In comparison, if a software release manager is a conductor, the only way for that manager to be effective is to drive the overarching process and execution of individual pieces of a software development lifecycle. It does not mean the release manager performs each and every piece, it means the release manager has oversight and influence because the end-game is a successful software enhancement released a useable environment for an audience to consume. It means the release manager, not the developer or development manager, has the final call if something goes into a software release. Of course, this is not a process of absolute autocracy or inflexible dictation of rule, it's a cooperative effort, just like that of an orchestra. But the release manager must have the final authority to make a decision if something is ready to be added to the bigger piece, the overall symphony of software changes being considered for package and release.

It also goes without saying a release manager, like a conductor, must have full autonomy and isolation from other software groups. A conductor is the one on the podium waving a little stick at the each section and cueing them for their parts, not yelling from the back of the room while also playing a tuba and taking direction from the horn section.

I have personally seen where release managers are relegated to being considered little more than coordinators, red-tapers to "satisfy" the demands of an audit group without being bothered to actually respect all that a release manager gives a group willing to employ them fully. In this dysfunctional scenario, development managers, project managers, business users, and other stakeholders have been given nearly full clearance to demand and push their agendas forward, causing a tail-wagging-the-dog scenario where an inherent conflict is guaranteed to ensue. Depending on the strength, determination for peace, and willingness to overlook a built-in expectation that is wrong, the release manager here must face the crafted conflict head-on and diffuse it as quickly as possible. Then, the release manager must clearly make a case why a change cannot be released without negative impact to all parties involved. If a political agenda is solely driving a software release, there IS no symphony, there is no "software lifecycle". It is just a bunch of people playing what they want and results in chaotic, out-of-tune noise. Most importantly, there is no real conductor regardless of what a business card might say.

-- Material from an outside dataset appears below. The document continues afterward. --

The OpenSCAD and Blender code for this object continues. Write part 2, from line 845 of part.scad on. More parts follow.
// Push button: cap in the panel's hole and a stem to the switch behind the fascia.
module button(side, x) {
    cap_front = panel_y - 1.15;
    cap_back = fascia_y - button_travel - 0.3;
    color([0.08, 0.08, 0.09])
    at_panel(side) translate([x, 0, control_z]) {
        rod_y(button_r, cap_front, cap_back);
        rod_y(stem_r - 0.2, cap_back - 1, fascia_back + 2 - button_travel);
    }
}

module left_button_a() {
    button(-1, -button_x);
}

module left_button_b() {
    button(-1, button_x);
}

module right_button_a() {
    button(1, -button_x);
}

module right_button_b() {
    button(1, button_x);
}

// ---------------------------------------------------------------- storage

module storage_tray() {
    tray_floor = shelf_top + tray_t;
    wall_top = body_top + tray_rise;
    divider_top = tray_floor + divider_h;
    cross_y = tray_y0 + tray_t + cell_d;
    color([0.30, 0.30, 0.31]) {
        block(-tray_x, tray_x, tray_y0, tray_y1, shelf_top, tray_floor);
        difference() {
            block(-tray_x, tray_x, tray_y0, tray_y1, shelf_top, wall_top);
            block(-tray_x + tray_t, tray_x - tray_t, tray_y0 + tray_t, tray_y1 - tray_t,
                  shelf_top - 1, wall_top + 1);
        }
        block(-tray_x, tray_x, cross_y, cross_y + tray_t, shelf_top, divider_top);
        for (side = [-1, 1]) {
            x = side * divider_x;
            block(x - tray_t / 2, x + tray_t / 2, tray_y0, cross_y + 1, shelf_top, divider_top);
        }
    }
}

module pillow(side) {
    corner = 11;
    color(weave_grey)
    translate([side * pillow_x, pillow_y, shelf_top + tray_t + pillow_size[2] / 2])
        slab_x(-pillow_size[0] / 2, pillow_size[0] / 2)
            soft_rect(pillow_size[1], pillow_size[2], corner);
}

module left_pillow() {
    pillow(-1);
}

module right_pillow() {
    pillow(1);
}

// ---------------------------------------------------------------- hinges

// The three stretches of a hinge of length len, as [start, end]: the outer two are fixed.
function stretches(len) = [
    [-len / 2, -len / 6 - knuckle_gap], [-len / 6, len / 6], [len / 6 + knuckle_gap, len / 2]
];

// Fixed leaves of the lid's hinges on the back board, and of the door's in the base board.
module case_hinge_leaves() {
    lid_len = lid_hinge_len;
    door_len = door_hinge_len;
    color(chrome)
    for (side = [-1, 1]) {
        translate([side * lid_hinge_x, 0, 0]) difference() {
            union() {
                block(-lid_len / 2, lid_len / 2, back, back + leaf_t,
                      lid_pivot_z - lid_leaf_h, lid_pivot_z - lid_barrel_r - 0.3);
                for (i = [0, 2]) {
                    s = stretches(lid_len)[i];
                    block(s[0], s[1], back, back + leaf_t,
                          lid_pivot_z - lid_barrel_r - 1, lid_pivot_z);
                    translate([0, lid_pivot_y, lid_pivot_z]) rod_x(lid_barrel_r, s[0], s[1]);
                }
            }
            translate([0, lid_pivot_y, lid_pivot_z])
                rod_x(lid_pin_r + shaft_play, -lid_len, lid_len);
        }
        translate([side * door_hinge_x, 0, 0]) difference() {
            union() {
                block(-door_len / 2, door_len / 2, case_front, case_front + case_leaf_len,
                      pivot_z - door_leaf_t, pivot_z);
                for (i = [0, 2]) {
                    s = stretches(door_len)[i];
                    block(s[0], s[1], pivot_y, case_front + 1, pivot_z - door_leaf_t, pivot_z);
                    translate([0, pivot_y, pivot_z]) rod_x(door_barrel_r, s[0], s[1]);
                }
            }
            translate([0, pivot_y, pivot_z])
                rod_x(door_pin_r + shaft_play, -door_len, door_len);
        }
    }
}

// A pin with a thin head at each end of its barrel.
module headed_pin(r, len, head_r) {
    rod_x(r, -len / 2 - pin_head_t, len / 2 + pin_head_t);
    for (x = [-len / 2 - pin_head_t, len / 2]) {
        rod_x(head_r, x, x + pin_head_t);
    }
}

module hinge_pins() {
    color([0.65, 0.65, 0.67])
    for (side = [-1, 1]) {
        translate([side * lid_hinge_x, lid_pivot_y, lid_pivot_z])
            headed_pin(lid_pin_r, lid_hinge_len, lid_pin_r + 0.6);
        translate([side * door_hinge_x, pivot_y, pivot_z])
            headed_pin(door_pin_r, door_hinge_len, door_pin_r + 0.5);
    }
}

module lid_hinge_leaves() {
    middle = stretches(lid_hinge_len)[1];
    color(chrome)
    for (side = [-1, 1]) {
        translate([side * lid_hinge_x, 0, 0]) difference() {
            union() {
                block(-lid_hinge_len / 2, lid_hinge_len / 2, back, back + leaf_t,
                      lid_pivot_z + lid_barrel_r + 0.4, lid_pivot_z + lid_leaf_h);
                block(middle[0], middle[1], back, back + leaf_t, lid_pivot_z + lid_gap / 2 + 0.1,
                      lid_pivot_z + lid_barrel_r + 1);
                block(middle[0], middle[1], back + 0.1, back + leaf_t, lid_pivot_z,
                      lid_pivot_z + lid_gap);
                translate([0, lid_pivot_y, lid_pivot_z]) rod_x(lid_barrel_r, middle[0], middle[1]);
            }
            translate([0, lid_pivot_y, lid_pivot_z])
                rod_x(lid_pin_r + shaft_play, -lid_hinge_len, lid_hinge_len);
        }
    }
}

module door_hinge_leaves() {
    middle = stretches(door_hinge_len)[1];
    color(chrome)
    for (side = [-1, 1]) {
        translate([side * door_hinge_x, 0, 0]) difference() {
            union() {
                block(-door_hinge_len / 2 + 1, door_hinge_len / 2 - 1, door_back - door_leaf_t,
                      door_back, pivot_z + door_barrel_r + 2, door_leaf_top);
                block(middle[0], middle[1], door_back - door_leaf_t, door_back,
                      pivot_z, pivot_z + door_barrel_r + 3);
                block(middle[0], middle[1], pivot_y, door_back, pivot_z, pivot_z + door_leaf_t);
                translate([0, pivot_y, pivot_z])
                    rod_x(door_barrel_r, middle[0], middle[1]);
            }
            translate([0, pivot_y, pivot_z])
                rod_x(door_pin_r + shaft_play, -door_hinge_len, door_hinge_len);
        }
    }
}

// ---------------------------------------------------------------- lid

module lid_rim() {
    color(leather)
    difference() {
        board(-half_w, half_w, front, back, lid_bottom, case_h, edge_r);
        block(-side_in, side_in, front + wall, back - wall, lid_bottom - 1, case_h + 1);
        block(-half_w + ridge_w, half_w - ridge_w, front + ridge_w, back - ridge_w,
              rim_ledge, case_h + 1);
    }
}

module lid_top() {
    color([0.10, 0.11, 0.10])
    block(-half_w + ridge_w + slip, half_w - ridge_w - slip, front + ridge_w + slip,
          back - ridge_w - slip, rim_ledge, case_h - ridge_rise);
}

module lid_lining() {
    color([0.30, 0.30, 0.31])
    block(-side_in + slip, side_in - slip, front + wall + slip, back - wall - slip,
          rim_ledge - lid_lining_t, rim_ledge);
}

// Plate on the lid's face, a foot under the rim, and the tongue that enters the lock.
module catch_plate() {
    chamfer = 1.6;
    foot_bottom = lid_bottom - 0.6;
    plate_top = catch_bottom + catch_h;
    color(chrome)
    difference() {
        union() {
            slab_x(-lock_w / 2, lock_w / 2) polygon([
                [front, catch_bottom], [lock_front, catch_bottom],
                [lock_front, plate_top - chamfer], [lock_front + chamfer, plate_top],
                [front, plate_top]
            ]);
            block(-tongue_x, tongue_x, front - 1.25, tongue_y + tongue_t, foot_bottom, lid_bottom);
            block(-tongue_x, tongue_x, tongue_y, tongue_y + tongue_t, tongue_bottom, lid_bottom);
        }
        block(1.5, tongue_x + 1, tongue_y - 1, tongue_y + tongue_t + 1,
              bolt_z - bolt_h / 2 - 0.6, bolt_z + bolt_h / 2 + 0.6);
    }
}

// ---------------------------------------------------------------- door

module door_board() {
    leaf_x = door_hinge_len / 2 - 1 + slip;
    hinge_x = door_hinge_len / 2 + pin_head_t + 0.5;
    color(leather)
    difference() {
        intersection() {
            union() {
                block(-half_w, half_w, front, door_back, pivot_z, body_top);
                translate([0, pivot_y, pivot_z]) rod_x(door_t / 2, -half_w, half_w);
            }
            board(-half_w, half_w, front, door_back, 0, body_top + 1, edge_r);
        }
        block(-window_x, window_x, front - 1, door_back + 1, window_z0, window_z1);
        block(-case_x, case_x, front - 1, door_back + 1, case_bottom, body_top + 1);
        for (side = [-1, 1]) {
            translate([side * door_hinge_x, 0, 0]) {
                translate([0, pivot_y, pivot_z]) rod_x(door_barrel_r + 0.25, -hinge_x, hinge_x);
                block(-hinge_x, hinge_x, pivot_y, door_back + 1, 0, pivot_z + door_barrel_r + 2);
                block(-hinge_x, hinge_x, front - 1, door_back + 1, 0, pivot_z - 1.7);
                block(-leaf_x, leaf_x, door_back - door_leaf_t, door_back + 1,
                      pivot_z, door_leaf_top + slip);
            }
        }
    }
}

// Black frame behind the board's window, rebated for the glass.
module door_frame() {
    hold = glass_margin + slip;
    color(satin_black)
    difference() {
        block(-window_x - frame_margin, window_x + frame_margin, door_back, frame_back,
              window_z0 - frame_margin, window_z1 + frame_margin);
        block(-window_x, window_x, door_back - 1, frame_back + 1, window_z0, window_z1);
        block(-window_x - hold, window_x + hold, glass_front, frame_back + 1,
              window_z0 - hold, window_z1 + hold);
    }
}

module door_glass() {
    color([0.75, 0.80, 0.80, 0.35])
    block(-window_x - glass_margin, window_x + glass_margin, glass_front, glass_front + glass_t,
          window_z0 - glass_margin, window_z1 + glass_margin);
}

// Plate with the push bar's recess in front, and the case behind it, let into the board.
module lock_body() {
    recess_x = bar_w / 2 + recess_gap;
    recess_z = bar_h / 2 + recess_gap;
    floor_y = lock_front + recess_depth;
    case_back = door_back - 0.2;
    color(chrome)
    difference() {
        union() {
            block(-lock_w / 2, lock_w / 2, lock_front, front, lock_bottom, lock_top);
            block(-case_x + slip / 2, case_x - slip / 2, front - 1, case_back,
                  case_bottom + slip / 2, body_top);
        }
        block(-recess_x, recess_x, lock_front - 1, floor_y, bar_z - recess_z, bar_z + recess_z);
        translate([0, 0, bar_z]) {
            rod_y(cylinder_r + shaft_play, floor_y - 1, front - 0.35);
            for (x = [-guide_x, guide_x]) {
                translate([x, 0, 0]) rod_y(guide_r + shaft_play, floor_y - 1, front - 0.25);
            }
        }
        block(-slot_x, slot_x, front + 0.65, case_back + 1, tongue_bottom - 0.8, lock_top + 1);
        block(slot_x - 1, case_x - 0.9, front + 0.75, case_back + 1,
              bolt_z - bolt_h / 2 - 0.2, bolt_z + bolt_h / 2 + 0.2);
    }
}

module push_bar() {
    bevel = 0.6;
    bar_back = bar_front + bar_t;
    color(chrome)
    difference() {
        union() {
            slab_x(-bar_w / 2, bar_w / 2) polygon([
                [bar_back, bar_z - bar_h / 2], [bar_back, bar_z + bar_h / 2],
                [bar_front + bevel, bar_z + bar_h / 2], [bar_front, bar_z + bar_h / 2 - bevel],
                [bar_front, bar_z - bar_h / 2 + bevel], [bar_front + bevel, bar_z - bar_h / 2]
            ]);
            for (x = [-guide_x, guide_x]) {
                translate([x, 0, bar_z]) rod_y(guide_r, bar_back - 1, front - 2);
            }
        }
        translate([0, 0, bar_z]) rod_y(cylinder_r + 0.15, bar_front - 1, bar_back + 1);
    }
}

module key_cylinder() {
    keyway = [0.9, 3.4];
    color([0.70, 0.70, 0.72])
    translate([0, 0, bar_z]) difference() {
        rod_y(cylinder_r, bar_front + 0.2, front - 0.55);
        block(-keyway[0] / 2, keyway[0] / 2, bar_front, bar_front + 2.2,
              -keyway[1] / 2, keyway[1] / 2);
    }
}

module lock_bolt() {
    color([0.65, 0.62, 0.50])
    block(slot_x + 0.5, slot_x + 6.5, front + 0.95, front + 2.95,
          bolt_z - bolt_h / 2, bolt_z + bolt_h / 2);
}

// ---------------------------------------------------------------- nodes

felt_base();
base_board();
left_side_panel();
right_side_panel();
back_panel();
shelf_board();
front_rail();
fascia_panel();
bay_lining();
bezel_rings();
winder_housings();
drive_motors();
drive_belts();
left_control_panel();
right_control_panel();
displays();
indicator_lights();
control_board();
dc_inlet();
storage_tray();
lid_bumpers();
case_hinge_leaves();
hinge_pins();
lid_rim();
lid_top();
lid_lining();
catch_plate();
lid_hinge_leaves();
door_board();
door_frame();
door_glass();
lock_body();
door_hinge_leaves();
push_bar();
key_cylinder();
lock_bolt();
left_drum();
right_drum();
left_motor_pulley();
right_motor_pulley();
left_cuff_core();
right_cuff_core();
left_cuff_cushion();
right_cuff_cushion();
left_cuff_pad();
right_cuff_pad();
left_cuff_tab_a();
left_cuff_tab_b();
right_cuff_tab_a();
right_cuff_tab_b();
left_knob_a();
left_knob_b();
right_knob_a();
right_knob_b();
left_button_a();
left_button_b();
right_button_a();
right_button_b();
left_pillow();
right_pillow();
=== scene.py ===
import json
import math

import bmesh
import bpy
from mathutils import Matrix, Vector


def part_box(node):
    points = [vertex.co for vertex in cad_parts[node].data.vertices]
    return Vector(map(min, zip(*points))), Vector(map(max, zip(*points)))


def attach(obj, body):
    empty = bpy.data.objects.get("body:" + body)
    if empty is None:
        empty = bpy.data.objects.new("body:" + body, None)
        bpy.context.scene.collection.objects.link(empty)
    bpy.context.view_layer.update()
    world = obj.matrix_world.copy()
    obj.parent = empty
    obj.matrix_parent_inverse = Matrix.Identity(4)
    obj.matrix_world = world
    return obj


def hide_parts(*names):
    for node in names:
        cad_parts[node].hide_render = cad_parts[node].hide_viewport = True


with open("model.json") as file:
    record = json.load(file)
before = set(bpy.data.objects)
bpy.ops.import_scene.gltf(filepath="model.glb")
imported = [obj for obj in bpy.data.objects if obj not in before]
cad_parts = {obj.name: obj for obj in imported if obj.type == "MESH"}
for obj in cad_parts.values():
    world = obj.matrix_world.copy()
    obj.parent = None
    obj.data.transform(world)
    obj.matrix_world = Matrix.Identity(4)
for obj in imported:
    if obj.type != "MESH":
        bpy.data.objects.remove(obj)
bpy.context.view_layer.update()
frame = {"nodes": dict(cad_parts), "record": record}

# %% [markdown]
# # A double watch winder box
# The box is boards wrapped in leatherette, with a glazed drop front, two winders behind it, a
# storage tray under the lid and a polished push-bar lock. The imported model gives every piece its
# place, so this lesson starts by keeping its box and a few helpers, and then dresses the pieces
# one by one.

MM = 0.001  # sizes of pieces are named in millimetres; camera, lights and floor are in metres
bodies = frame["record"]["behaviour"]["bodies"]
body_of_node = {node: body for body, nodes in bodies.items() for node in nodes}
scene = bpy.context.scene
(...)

Sometimes, just wanting to make a beautiful sound is not enough. If you have some form of release management, you owe it to yourself to really look at what you have and how to make it whole. It begins with empowering a release manager to conduct the steps to final product release. If you are a release manager, are you freed up enough to move, to conduct the sections of software creation to ensure a solid release performance is possible? If not, it's time to take stock in what your role actually is and see if that is what you truly want to achieve in your position. If you are, then you can successfully build your career and that of the people in your groups to create truly beautiful software (music) together.